Given material:

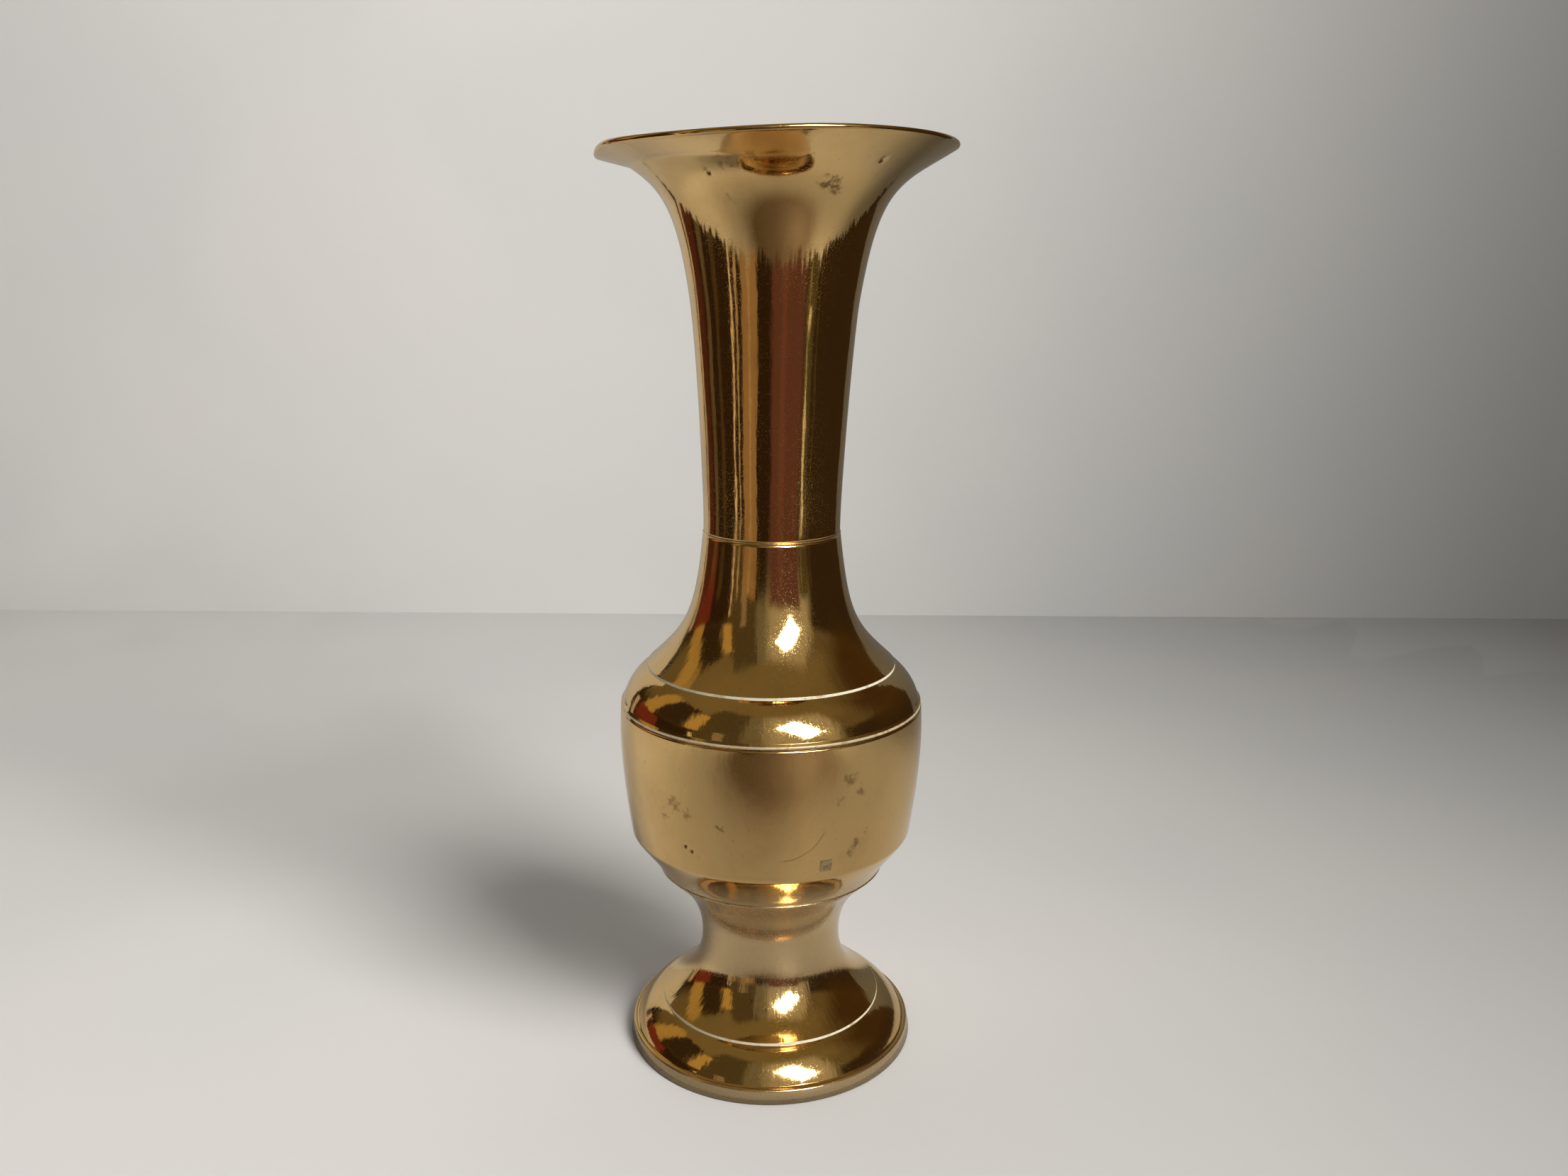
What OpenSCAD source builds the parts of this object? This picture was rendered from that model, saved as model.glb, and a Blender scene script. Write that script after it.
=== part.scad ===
// Brass baluster vase: four turned castings brazed into one standing vessel.
// Millimetres. +Z is up. The origin is the centre of the foot's underside.

/* [Overall size] */

// height from the foot's underside to the lip
height = 300; // [270:1:360]

// radius of the mouth at the outside of the lip
mouth_radius = 55.6; // [48:0.1:62]

// outside radius of the neck at its seam
neck_radius = 22.4; // [20:0.1:26]

// largest radius of the bowl
belly_radius = 51; // [46:0.1:56]

// outside radius of the stem at its waist
stem_radius = 24; // [20:0.1:27]

// radius of the foot where it stands
foot_radius = 49.6; // [46:0.1:56]

// thickness of the turned walls
wall = 2; // [1.5:0.1:2.5]

/* [Levels] */

// level of the neck seam
neck_seam = 179.5; // [172:0.5:190]

// level of the turned step on the shoulder
shoulder_step = 135.4; // [132:0.1:139]

// level of the belly seam
belly_seam = 122; // [119:0.1:124]

// level of the crease at the bottom of the bowl's side
bowl_crease = 77.3; // [75:0.1:82]

// level of the seam between the bowl and the foot
stem_seam = 64; // [62:0.1:66]

// level of the stem's waist
stem_waist = 36.5; // [33:0.1:40]

// level of the turned step on the foot
foot_step = 14.6; // [12:0.1:17]

// height of the foot's outer rim
foot_rim = 4.2; // [3.4:0.1:6]

/* [Turned details] */

// radius of the rounded edge of the lip
lip_edge = 0.8; // [0.5:0.1:1]

// angle of the flare at the lip, up from level
lip_angle = 31.5; // [20:0.5:45]

// height of the turned steps on the shoulder and the foot
step_height = 0.8; // [0.4:0.1:1.5]

// radius of the round bands below both steps
band_round = 18.7; // [15:0.1:24]

// width of the casting plug
plug_width = 4.4; // [3:0.1:8]

// level of the casting plug's centre
plug_level = 82; // [82:0.5:100]

// direction of the casting plug about the axis, in degrees
plug_direction = -68.6; // [-180:0.1:180]

/* [Joints] */

// thickness of the brazing metal in a seam
braze = 0.5; // [0.3:0.1:0.8]

// depth of the neck's spigot
neck_spigot = 6; // [4:0.5:8]

// wall of the spigots
spigot_wall = 1.5; // [1:0.1:2]

/* [Hidden] */

BRASS = [0.72, 0.56, 0.29];
BRAZE = [0.80, 0.70, 0.45];

ROUND = 96;
CURVE_STEPS = 18;
ARC_STEPS = 12;

// Outline points are [radius, level], and every outline runs up the outside of its casting.
function curve(a, b, c, d, n = CURVE_STEPS) = [
    for (i = [0:n]) let (t = i / n, u = 1 - t)
        u * u * u * a + 3 * u * u * t * b + 3 * u * t * t * c + t * t * t * d
];

function arc(centre, r, from, to, n = ARC_STEPS) = [
    for (i = [0:n]) let (t = from + (to - from) * i / n)
        centre + r * [cos(t), sin(t)]
];

// A convex arc of radius r from a up to b.
function bulge(a, b, r) =
    let (
        half = (b - a) / 2,
        along = half / norm(half),
        centre = a + half + sqrt(r * r - half * half) * [-along[1], along[0]],
        from = a - centre,
        to = b - centre
    )
    arc(centre, r, atan2(from[1], from[0]), atan2(to[1], to[0]));

function reversed(path) = [for (i = [len(path) - 1:-1:0]) path[i]];

// The same path moved by t towards its left, which is into the metal of an outline that runs upwards.
function beside(path, t) = [
    for (i = [0:len(path) - 1])
        let (along = path[min(i + 1, len(path) - 1)] - path[max(i - 1, 0)])
        path[i] + t * [-along[1], along[0]] / norm(along)
];

module turned(outline) {
    rotate_extrude($fn = ROUND) polygon(outline);
}

module ring(inner, outer, low, high) {
    turned([[inner, low], [outer, low], [outer, high], [inner, high]]);
}

// Upper neck and flare, from the neck seam up to the lip.
neck_low = neck_seam + braze / 2;
neck_flare = [neck_radius + 4.4, height - 46.5];
lip_centre = [mouth_radius - lip_edge, height - lip_edge];
lip_along = [cos(lip_angle), sin(lip_angle)];
flare_end = lip_centre + lip_edge * [lip_along[1], -lip_along[0]];
neck_outside = concat(
    curve([neck_radius, neck_low], [neck_radius - 0.3, neck_seam + 10], neck_flare - [2, 13], neck_flare),
    curve(neck_flare, neck_flare + [5.2, 34.4], flare_end - 20.5 * lip_along, flare_end)
);
neck_socket = neck_radius - 1.7;
spigot_end = neck_low - neck_spigot;
neck_bore = neck_socket - spigot_wall;

module trumpet_neck() {
    inside = [for (p = beside(neck_outside, wall)) if (p[1] > neck_low + 3 && p[0] < mouth_radius - 4) p];
    color(BRASS) turned(concat(
        neck_outside,
        arc(lip_centre, lip_edge, lip_angle - 90, lip_angle + 90),
        reversed(inside),
        [[neck_bore, neck_low], [neck_bore, spigot_end], [neck_socket, spigot_end], [neck_socket, neck_low]]
    ));
}

// Round band, step, concave shoulder and lower neck, from the belly seam up to the neck seam.
shoulder_high = neck_seam - braze / 2;
shoulder_edge = belly_radius - 0.6;
step_radius = belly_radius - 9.6;
step_low = shoulder_step - step_height;
band_outside = bulge([shoulder_edge - 0.8, belly_seam + 1.6], [step_radius, step_low], band_round);
shoulder_outside = curve(
    [step_radius, shoulder_step], [step_radius - 13.2, shoulder_step + 12],
    [neck_radius + 3.2, neck_seam - 28.2], [neck_radius + 0.15, shoulder_high]
);
spigot_top = belly_seam + 2.6;
belly_socket = belly_radius - 3.4;

module shoulder() {
    skin = beside(concat(band_outside, shoulder_outside), wall);
    inside = [for (p = skin) if (p[1] > spigot_top && p[0] < belly_socket && p[1] < spigot_end) p];
    color(BRASS) turned(concat(
        [[shoulder_edge, belly_seam], [shoulder_edge, belly_seam + 0.7]],
        band_outside,
        shoulder_outside,
        [[neck_socket, shoulder_high], [neck_socket, spigot_end]],
        reversed(inside),
        [[belly_socket, spigot_top], [belly_socket, belly_seam]]
    ));
}

// Bowl, from its closed floor up to the belly seam.
bowl_low = stem_seam + braze / 2;
bowl_high = belly_seam - braze;
bowl_floor = bowl_low + wall;
stem_seam_radius = belly_radius - 12.4;
register_radius = stem_seam_radius - 5.6;
register_low = bowl_low - 3;
crease = [belly_radius - 3.25, bowl_crease];
under_high = crease - [1, 1.4];
side_low = crease + [0.2, 1.8];
bowl_under = curve(
    [stem_seam_radius, bowl_low], [stem_seam_radius + 2, bowl_low + 4], under_high - [2.9, 4.1], under_high, 8
);
bowl_side = curve(
    side_low, [belly_radius - 0.7, bowl_crease + 18],
    [belly_radius + 0.55, belly_seam - 13], [belly_radius - 0.5, bowl_high]
);
bowl_outside = concat(bowl_under, curve(under_high, crease, crease, side_low, 5), bowl_side);
bowl_bore = belly_socket - spigot_wall;

module bowl_shell() {
    skin = beside(concat(bowl_under, bowl_side), wall);
    inside = [for (p = skin) if (p[1] > bowl_floor + 1 && p[1] < belly_seam - 6) p];
    turned(concat(
        [
            [0, bowl_low], [register_radius - wall, bowl_low], [register_radius - wall, register_low],
            [register_radius, register_low], [register_radius, bowl_low]
        ],
        bowl_outside,
        [
            [belly_socket, bowl_high], [belly_socket, spigot_top],
            [bowl_bore, spigot_top], [bowl_bore, belly_seam - 5]
        ],
        reversed(inside),
        [[inside[0][0] - 1.5, bowl_floor], [0, bowl_floor]]
    ));
}

module plug_block() {
    rotate([0, 0, plug_direction])
        translate([belly_radius - 8, -plug_width / 2, plug_level - plug_width / 2])
            cube([10, plug_width, plug_width]);
}

module bowl() {
    color(BRASS) difference() {
        bowl_shell();
        plug_block();
    }
}

module casting_plug() {
    color(BRAZE) intersection() {
        bowl_shell();
        plug_block();
    }
}

// Bell foot, stem and cove, open underneath.
foot_high = stem_seam - braze / 2;
foot_wall = wall + 0.4;
foot_bore = foot_radius - 3;
rim_bead = 0.9;
rim_bead_centre = [foot_radius - 0.7 - rim_bead, foot_rim - 0.5];
foot_step_radius = foot_radius - 11.6;
foot_band = bulge([foot_radius - 2.5, foot_rim + 0.6], [foot_step_radius, foot_step - step_height], band_round);
stem_flare = curve(
    [foot_step_radius, foot_step], [foot_step_radius - 7.6, foot_step + 4.4],
    [stem_radius, stem_waist - 11], [stem_radius, stem_waist]
);
cove = curve(
    [stem_radius, stem_waist], [stem_radius + 0.1, stem_waist + 17],
    [stem_seam_radius - 3.4, foot_high - 4.1], [stem_seam_radius - 0.2, foot_high]
);

module foot() {
    outside = concat(foot_band, stem_flare, [for (i = [1:len(cove) - 1]) cove[i]]);
    inside = [
        for (p = beside(outside, foot_wall))
            if (p[1] > foot_rim && (p[1] < stem_waist || (p[1] < register_low - 1 && p[0] < register_radius))) p
    ];
    color(BRASS) turned(concat(
        [[foot_bore, 0], [foot_radius, 0]],
        arc(rim_bead_centre, rim_bead, 0, 120, 6),
        outside,
        [[register_radius, foot_high], [register_radius, register_low]],
        reversed(inside),
        [[foot_bore - 0.6, foot_rim - 1]]
    ));
}

module neck_braze() {
    color(BRAZE) ring(neck_socket, neck_radius + 0.25, shoulder_high, neck_low);
}

module belly_braze() {
    color(BRAZE) ring(belly_socket, shoulder_edge - 0.4, bowl_high, belly_seam);
}

module stem_braze() {
    color(BRAZE) ring(register_radius, stem_seam_radius + 0.15, foot_high, bowl_low);
}

trumpet_neck();
shoulder();
bowl();
foot();
neck_braze();
belly_braze();
stem_braze();
casting_plug();
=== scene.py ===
import math

import bpy
import numpy as np
from mathutils import Matrix, Vector, noise


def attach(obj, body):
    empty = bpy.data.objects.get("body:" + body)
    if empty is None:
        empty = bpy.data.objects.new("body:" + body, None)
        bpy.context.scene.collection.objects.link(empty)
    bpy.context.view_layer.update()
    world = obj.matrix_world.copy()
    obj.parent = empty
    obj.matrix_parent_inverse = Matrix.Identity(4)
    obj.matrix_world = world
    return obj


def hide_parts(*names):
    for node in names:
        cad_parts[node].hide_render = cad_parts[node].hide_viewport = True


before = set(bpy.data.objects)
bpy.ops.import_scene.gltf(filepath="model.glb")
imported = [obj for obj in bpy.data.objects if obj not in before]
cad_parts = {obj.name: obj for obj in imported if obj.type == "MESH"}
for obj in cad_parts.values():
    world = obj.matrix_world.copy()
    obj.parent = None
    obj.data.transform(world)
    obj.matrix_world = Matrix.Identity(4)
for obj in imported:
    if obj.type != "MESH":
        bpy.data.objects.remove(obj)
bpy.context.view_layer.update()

# Outlines and places are in millimetres, and MM turns them into Blender's metres.
# Node graphs, lights and the camera are in metres.
MM = 0.001

HEIGHT = 300.0
MOUTH_R = 55.6
NECK_R = 22.4
BELLY_R = 51.0
STEM_R = 24.0
FOOT_R = 49.6
WALL = 2.0
NECK_SEAM = 179.5
SHOULDER_STEP = 135.4
BELLY_SEAM = 122.0
CREASE = 77.3
STEM_SEAM = 64.0
WAIST = 36.5
FOOT_STEP = 14.6
FOOT_RIM = 4.2
STEP = 0.8
BAND_ROUND = 18.7
LIP = 0.8
LIP_ANGLE = math.radians(31.5)
BRAZE = 0.5
NECK_SPIGOT = 6
SPIGOT_WALL = 1.5
PLUG_WIDTH = 4.4
PLUG_LEVEL = 82.0
PLUG_AZIMUTH = -68.6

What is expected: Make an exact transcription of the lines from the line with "trumpet_neck();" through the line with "bpy.data.objects.remove(obj)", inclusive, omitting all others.

Exercise answer:
trumpet_neck();
shoulder();
bowl();
foot();
neck_braze();
belly_braze();
stem_braze();
casting_plug();
=== scene.py ===
import math

import bpy
import numpy as np
from mathutils import Matrix, Vector, noise


def attach(obj, body):
    empty = bpy.data.objects.get("body:" + body)
    if empty is None:
        empty = bpy.data.objects.new("body:" + body, None)
        bpy.context.scene.collection.objects.link(empty)
    bpy.context.view_layer.update()
    world = obj.matrix_world.copy()
    obj.parent = empty
    obj.matrix_parent_inverse = Matrix.Identity(4)
    obj.matrix_world = world
    return obj


def hide_parts(*names):
    for node in names:
        cad_parts[node].hide_render = cad_parts[node].hide_viewport = True


before = set(bpy.data.objects)
bpy.ops.import_scene.gltf(filepath="model.glb")
imported = [obj for obj in bpy.data.objects if obj not in before]
cad_parts = {obj.name: obj for obj in imported if obj.type == "MESH"}
for obj in cad_parts.values():
    world = obj.matrix_world.copy()
    obj.parent = None
    obj.data.transform(world)
    obj.matrix_world = Matrix.Identity(4)
for obj in imported:
    if obj.type != "MESH":
        bpy.data.objects.remove(obj)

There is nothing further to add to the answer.